Short task: Can you write out the whole listing exactly?

╭─ Collected material

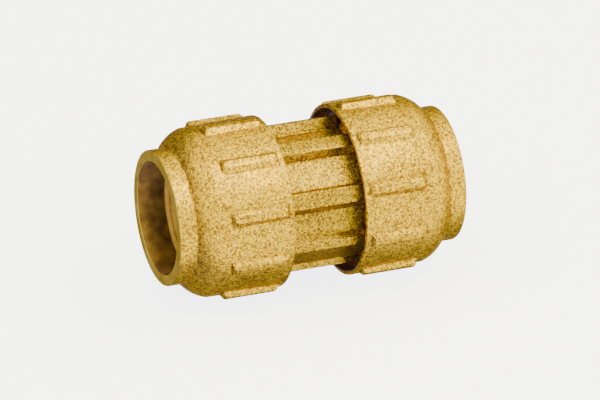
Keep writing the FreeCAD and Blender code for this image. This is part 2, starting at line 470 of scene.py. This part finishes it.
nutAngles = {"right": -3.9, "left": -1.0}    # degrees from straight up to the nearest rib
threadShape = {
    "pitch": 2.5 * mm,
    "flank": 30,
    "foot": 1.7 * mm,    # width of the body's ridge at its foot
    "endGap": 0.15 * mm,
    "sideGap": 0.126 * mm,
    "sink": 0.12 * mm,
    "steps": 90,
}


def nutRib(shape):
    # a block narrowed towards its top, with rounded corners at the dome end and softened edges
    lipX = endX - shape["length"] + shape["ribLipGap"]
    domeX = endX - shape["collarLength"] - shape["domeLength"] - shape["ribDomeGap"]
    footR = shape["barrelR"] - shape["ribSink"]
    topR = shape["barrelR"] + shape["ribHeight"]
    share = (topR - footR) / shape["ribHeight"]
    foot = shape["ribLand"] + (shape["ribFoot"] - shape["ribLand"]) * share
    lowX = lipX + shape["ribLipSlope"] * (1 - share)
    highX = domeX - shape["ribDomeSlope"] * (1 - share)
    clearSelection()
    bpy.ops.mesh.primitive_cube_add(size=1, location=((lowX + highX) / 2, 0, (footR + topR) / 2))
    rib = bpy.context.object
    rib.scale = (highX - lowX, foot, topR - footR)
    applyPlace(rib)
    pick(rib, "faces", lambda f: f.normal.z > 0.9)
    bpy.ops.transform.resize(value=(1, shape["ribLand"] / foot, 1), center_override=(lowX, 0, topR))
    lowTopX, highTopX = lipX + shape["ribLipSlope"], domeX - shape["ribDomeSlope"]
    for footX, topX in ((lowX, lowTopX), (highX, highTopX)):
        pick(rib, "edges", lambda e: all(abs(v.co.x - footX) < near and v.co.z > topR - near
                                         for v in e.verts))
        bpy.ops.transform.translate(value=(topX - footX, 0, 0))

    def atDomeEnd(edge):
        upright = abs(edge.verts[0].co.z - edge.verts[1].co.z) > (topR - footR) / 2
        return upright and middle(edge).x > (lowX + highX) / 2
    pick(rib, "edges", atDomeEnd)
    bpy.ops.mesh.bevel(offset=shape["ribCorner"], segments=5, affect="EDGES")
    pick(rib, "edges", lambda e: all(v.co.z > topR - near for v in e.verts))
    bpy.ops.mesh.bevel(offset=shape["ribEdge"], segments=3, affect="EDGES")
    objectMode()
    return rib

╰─

Written answer:
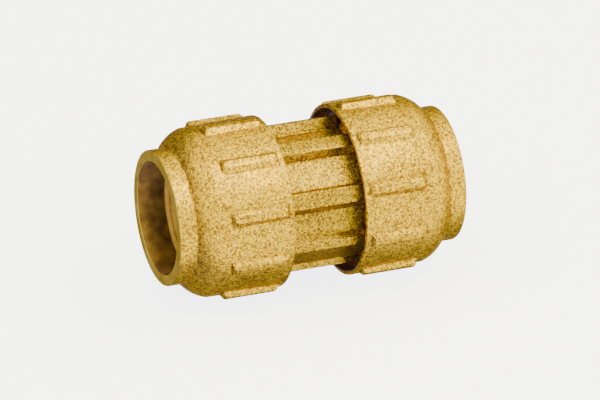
Keep writing the FreeCAD and Blender code for this image. This is part 2, starting at line 470 of scene.py. This part finishes it.
nutAngles = {"right": -3.9, "left": -1.0}    # degrees from straight up to the nearest rib
threadShape = {
    "pitch": 2.5 * mm,
    "flank": 30,
    "foot": 1.7 * mm,    # width of the body's ridge at its foot
    "endGap": 0.15 * mm,
    "sideGap": 0.126 * mm,
    "sink": 0.12 * mm,
    "steps": 90,
}


def nutRib(shape):
    # a block narrowed towards its top, with rounded corners at the dome end and softened edges
    lipX = endX - shape["length"] + shape["ribLipGap"]
    domeX = endX - shape["collarLength"] - shape["domeLength"] - shape["ribDomeGap"]
    footR = shape["barrelR"] - shape["ribSink"]
    topR = shape["barrelR"] + shape["ribHeight"]
    share = (topR - footR) / shape["ribHeight"]
    foot = shape["ribLand"] + (shape["ribFoot"] - shape["ribLand"]) * share
    lowX = lipX + shape["ribLipSlope"] * (1 - share)
    highX = domeX - shape["ribDomeSlope"] * (1 - share)
    clearSelection()
    bpy.ops.mesh.primitive_cube_add(size=1, location=((lowX + highX) / 2, 0, (footR + topR) / 2))
    rib = bpy.context.object
    rib.scale = (highX - lowX, foot, topR - footR)
    applyPlace(rib)
    pick(rib, "faces", lambda f: f.normal.z > 0.9)
    bpy.ops.transform.resize(value=(1, shape["ribLand"] / foot, 1), center_override=(lowX, 0, topR))
    lowTopX, highTopX = lipX + shape["ribLipSlope"], domeX - shape["ribDomeSlope"]
    for footX, topX in ((lowX, lowTopX), (highX, highTopX)):
        pick(rib, "edges", lambda e: all(abs(v.co.x - footX) < near and v.co.z > topR - near
                                         for v in e.verts))
        bpy.ops.transform.translate(value=(topX - footX, 0, 0))

    def atDomeEnd(edge):
        upright = abs(edge.verts[0].co.z - edge.verts[1].co.z) > (topR - footR) / 2
        return upright and middle(edge).x > (lowX + highX) / 2
    pick(rib, "edges", atDomeEnd)
    bpy.ops.mesh.bevel(offset=shape["ribCorner"], segments=5, affect="EDGES")
    pick(rib, "edges", lambda e: all(v.co.z > topR - near for v in e.verts))
    bpy.ops.mesh.bevel(offset=shape["ribEdge"], segments=3, affect="EDGES")
    objectMode()
    return rib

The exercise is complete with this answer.